**PROBLEM DESCRIPTION:**
Find all the lines with "empty" and gather them.
[start INFORMATION PROVIDED]
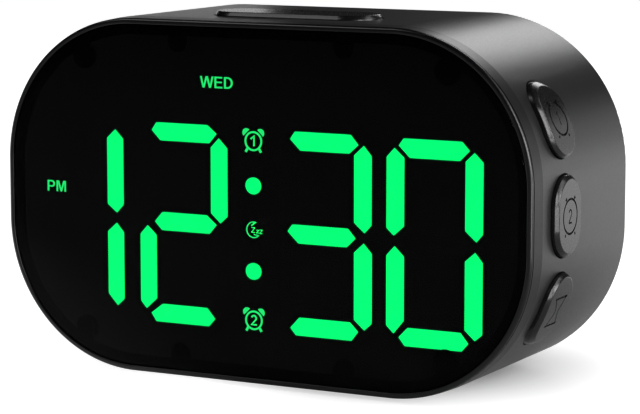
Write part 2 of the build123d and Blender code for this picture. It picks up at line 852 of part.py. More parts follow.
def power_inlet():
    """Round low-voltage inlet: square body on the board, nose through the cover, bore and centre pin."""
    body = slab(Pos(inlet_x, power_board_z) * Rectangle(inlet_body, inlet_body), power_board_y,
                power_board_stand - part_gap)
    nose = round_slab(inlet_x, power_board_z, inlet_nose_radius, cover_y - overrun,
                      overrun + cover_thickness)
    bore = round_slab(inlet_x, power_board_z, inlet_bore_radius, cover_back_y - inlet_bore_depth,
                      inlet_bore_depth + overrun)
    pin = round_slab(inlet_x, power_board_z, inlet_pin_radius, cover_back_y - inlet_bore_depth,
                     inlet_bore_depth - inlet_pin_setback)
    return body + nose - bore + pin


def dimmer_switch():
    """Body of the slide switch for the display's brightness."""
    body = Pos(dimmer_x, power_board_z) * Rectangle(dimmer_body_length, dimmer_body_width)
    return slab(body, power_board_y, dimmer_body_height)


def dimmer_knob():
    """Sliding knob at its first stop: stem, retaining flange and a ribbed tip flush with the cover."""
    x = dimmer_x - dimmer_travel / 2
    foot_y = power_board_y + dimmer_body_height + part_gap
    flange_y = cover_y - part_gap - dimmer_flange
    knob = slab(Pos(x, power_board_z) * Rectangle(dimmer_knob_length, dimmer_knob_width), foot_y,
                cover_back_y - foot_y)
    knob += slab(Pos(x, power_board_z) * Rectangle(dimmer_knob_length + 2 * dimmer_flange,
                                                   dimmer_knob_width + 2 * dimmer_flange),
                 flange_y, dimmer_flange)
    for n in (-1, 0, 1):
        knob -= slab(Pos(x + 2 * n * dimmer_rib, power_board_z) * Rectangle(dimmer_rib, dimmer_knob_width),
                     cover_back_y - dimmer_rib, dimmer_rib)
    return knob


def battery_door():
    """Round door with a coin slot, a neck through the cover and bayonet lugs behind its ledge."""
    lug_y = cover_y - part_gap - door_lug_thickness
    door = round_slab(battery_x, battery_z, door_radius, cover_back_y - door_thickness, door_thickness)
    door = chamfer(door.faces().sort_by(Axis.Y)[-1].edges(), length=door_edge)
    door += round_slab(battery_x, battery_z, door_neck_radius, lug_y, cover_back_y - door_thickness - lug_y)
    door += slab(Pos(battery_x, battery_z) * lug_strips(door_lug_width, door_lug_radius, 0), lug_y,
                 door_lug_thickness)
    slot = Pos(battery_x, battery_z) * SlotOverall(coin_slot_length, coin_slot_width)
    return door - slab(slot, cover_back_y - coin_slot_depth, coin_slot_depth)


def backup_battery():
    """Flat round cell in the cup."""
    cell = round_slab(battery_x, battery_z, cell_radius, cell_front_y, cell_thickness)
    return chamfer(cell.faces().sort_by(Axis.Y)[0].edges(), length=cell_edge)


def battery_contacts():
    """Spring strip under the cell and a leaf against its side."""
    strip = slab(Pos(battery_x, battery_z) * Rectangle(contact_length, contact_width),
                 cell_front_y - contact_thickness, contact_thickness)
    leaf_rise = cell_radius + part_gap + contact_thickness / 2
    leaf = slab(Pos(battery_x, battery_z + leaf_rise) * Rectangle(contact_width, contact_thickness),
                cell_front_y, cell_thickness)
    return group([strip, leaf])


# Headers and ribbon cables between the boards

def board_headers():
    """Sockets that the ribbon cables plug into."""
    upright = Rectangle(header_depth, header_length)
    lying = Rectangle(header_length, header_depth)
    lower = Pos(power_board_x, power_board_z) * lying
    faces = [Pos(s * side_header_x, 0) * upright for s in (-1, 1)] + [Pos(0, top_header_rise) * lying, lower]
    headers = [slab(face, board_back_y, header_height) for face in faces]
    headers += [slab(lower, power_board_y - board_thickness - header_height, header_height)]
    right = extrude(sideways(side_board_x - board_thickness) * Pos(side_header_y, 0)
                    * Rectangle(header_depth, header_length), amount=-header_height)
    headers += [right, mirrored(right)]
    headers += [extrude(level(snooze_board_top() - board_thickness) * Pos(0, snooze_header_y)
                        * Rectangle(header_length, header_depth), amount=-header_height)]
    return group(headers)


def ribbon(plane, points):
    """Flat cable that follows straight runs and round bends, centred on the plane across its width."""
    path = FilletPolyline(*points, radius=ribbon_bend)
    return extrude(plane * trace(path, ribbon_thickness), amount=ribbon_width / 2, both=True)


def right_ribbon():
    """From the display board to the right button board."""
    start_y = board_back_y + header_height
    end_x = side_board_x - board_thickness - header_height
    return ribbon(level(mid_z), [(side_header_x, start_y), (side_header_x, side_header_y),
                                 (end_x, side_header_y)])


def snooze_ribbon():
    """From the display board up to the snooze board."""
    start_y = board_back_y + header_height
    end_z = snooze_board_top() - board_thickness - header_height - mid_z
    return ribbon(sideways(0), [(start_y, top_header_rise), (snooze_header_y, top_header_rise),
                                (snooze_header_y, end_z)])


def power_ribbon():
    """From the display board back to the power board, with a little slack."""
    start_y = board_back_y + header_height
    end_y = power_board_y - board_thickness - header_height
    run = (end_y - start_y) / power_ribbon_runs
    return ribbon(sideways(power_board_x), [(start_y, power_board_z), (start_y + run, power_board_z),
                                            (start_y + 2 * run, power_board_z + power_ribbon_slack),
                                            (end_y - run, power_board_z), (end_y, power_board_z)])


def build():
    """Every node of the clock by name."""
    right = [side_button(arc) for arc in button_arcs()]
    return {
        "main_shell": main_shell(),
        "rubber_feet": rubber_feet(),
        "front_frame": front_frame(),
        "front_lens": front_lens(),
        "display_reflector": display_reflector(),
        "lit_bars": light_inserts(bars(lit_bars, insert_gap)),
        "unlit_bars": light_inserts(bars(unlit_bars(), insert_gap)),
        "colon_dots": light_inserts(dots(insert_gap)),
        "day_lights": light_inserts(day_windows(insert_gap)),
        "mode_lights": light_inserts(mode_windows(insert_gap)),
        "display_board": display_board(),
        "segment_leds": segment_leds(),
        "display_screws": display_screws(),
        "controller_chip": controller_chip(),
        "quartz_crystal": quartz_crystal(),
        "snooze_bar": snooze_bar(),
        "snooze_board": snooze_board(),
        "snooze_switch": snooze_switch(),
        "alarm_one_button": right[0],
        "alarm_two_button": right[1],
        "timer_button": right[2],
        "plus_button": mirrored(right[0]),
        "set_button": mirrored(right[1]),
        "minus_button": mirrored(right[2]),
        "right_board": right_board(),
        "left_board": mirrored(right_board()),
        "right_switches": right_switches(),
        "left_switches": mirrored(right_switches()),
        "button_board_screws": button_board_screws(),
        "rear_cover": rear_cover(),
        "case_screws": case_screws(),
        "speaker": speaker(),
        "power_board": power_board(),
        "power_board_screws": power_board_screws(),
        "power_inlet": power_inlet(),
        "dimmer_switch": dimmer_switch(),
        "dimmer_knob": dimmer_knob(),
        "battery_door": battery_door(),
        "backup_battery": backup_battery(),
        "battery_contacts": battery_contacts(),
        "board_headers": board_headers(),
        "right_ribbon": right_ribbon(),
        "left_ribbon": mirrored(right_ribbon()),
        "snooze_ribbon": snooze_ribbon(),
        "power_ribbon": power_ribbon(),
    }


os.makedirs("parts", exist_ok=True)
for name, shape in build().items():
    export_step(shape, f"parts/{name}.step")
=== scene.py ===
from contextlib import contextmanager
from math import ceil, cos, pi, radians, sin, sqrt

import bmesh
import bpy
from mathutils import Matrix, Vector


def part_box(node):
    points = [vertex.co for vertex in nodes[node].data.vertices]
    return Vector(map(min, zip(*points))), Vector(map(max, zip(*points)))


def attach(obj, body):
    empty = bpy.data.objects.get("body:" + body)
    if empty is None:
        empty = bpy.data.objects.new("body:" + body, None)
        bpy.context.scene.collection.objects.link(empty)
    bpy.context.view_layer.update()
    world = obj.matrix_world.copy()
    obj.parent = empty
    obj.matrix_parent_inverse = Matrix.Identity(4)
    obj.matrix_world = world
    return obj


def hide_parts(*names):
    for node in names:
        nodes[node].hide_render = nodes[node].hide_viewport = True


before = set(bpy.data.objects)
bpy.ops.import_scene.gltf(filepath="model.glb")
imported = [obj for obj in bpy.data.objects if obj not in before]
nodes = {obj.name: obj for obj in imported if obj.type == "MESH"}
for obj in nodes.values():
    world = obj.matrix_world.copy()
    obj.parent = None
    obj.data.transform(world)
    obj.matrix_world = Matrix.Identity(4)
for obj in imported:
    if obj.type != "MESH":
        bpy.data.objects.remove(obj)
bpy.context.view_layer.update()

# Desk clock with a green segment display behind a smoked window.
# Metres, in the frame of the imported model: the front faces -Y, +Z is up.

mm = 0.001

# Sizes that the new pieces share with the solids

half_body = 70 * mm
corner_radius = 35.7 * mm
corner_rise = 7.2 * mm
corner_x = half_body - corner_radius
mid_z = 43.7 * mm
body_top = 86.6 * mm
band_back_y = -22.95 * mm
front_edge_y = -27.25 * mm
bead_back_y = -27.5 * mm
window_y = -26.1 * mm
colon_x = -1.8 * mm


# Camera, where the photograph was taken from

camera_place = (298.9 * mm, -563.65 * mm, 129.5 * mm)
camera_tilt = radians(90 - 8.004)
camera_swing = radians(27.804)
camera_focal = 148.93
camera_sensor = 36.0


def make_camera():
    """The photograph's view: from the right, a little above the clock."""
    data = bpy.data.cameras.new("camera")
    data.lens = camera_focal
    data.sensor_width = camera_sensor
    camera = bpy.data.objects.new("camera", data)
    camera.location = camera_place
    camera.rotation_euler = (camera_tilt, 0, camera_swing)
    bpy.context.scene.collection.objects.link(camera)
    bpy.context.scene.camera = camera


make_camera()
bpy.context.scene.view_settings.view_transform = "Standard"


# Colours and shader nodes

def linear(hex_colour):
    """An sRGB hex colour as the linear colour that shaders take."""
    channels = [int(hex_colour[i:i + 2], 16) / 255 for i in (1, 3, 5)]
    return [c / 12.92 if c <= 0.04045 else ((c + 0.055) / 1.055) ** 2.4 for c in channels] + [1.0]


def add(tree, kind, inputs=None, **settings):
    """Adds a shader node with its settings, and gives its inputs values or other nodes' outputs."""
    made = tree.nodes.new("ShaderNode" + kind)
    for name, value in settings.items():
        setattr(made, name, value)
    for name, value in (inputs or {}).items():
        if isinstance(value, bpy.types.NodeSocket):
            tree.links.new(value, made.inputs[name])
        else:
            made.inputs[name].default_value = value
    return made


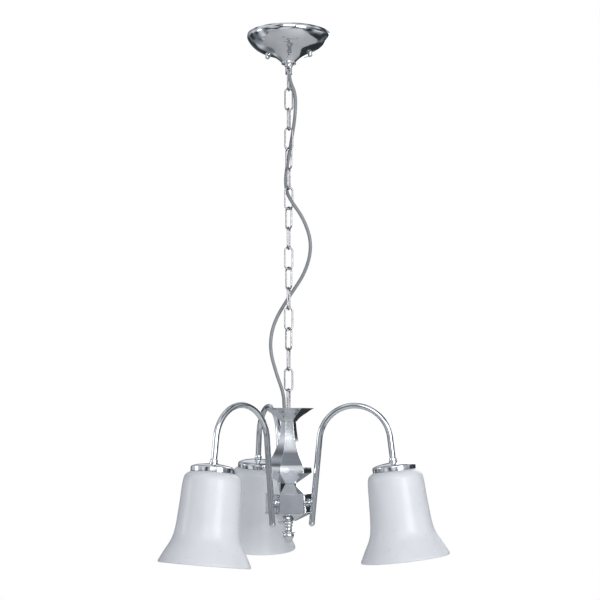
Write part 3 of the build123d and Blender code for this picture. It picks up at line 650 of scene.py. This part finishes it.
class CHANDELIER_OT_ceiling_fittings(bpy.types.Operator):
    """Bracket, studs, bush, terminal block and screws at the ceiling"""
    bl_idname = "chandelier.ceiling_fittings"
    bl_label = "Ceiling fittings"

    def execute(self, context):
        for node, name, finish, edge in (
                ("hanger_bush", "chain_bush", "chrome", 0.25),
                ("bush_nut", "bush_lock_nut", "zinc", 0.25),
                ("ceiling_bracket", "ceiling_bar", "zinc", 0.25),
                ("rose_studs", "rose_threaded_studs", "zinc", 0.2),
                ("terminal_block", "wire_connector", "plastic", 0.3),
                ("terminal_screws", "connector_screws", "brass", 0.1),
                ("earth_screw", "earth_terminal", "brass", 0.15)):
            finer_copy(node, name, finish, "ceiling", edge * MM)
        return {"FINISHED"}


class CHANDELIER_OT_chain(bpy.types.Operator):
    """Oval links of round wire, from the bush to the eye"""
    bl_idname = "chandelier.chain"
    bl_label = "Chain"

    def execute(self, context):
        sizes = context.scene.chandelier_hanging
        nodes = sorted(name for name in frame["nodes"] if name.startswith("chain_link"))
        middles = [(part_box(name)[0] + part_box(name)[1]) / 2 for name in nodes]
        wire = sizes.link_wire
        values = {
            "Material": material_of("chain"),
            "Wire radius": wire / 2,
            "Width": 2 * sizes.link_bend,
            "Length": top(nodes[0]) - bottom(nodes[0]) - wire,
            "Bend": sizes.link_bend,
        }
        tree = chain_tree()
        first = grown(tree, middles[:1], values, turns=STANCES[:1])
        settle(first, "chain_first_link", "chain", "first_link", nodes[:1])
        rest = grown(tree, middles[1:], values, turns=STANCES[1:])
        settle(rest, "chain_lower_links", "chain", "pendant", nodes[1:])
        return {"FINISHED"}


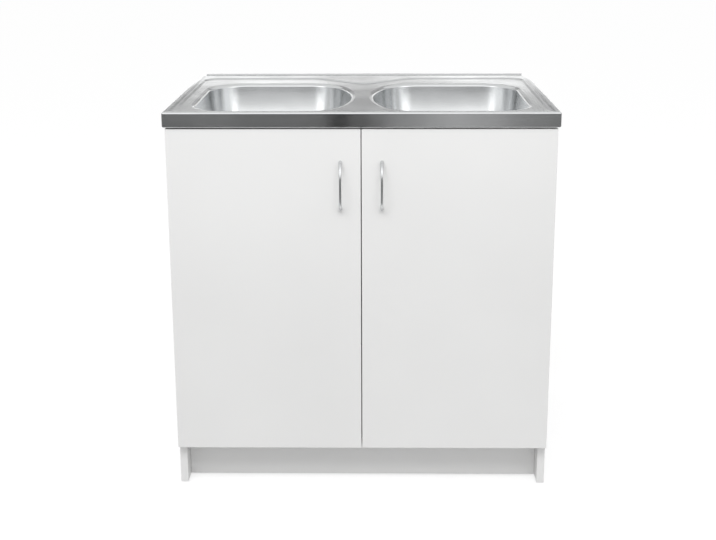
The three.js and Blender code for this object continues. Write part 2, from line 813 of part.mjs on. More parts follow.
[end INFORMATION PROVIDED]
**ANSWER IN FULL:**
    empty = bpy.data.objects.get("body:" + body)
    if empty is None:
        empty = bpy.data.objects.new("body:" + body, None)
        bpy.context.scene.collection.objects.link(empty)
    obj.parent = empty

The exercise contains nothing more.